The Buyer
Chivas Regal Pop Up plugs blends ahead of Ultis launch

Chivas Regal Pop Up plugs blends ahead of Ultis launch

Before it launches Ultis, its first ever blended malt whisky, Chivas Regal has opened a Pop Up near the City of London that extols the virtues of blending. Paying punters can take part in this immersive experience so we sent along Philip Hunter to see what all the fuss is about and get under the skin of Chivas Regal’s strategy.

Philip Hunter
18th October 2016by Philip Hunter
posted in Tasting: Spirits,

The fine art of blending five single malt whiskies, curated by Chivas Regal at The Blend Pop Up

Chivas Regal might not sound like your typical Pop Up but then these are strange times in the world of blended whisky.

The big blended brands are under pressure to innovate and follow the single malts upmarket to maintain healthy balance sheets like never before. The challenge is to convince more people that blended whisky can really be a premium product worth paying upwards of £100 a bottle for, while still fishing for the avowed connoisseurs with new upmarket brands.

The Blend, a novel Pop Up… before the press arrived

Chivas Regal has adopted such a double barrelled strategy in a novel way by launching a Pop Up called The Blend near the famous Truman Brewery in the trendy area of London’s Brick Lane at the edge of the City in the same month as launching its latest Ultis brand.

Ultis itself is a novelty for Chivas Regal by being the first blended malt in its history, made by vatting five Speyside single malts. The malting process – converting starch into fermentable sugars – tends to instil stronger flavours which to some palates can be overbearing.

That is why traditional blended whiskies as made by Chivas Regal to date have a base of grain whisky made from some unmalted cereal such as wheat or rye, which is more neutral in taste, indeed some might say a little dull.

Johnnie Walker set a new precedent by eschewing grain whisky altogether in a blend comprising purely malts. Chivas Regal has now followed suit, aiming to perfect the process and produce a thoroughly rounded whisky which is rich and yet delicate in flavour, although at time of writing is yet to launch.

Suffice to say that at the Pop Up, which incidentally should appeal just as much to connoisseurs as to commoners, grain whisky is still very much on the menu.

For the eminently reasonable price of £15 visitors are given an hour’s workshop on the hitherto arcane art of whisky blending, mixing their own 200 ml sampler bottle as they like from the five candidates. Pipettes are available for precise extraction of the constituents but I found one could dispense whisky from the source bottles accurately enough just by careful pouring.

It is truly an evangelising act for blended whisky as participants are led through the history of single malt and grain whiskies before sampling the five options for their own version – four malts from Speyside, Islay, the Highlands and Lowlands, plus the compulsory grain Scotch base.

They are then taught how to sample for blending and if they wish create the Chivas Regal house style, before making their unique take home version.

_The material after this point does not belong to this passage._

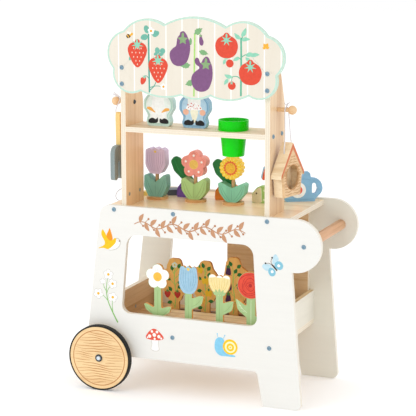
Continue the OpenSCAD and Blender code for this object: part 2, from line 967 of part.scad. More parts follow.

They’d never get a job in a bar – the press start blending their own

Slightly reluctantly I obeyed the instruction to include a good measure of grain as a substrate but did eliminate the Lowland malt which was too nebulous for my taste. I went predominantly for the peaty power of the Highland, modulated by the light fruitiness of the Speyside and a little of the strong flavoured Islay.

I can confirm that my own blend is highly satisfying and has won plaudits from some serious whisky aficionados.

It is early days but the event looks like handsomely repaying the investment given the interest it has drawn, with the objective being, as Chivas Regal brand ambassador Phil Huckle put it, to challenge the unjustified reputation blended whisky has as an inferior product.

No doubt Chivas Regal would like to gain market share but the higher objective is to move its leading blended whiskies up the price scale to the sunny highlands of high margins enjoyed by the leading single malts.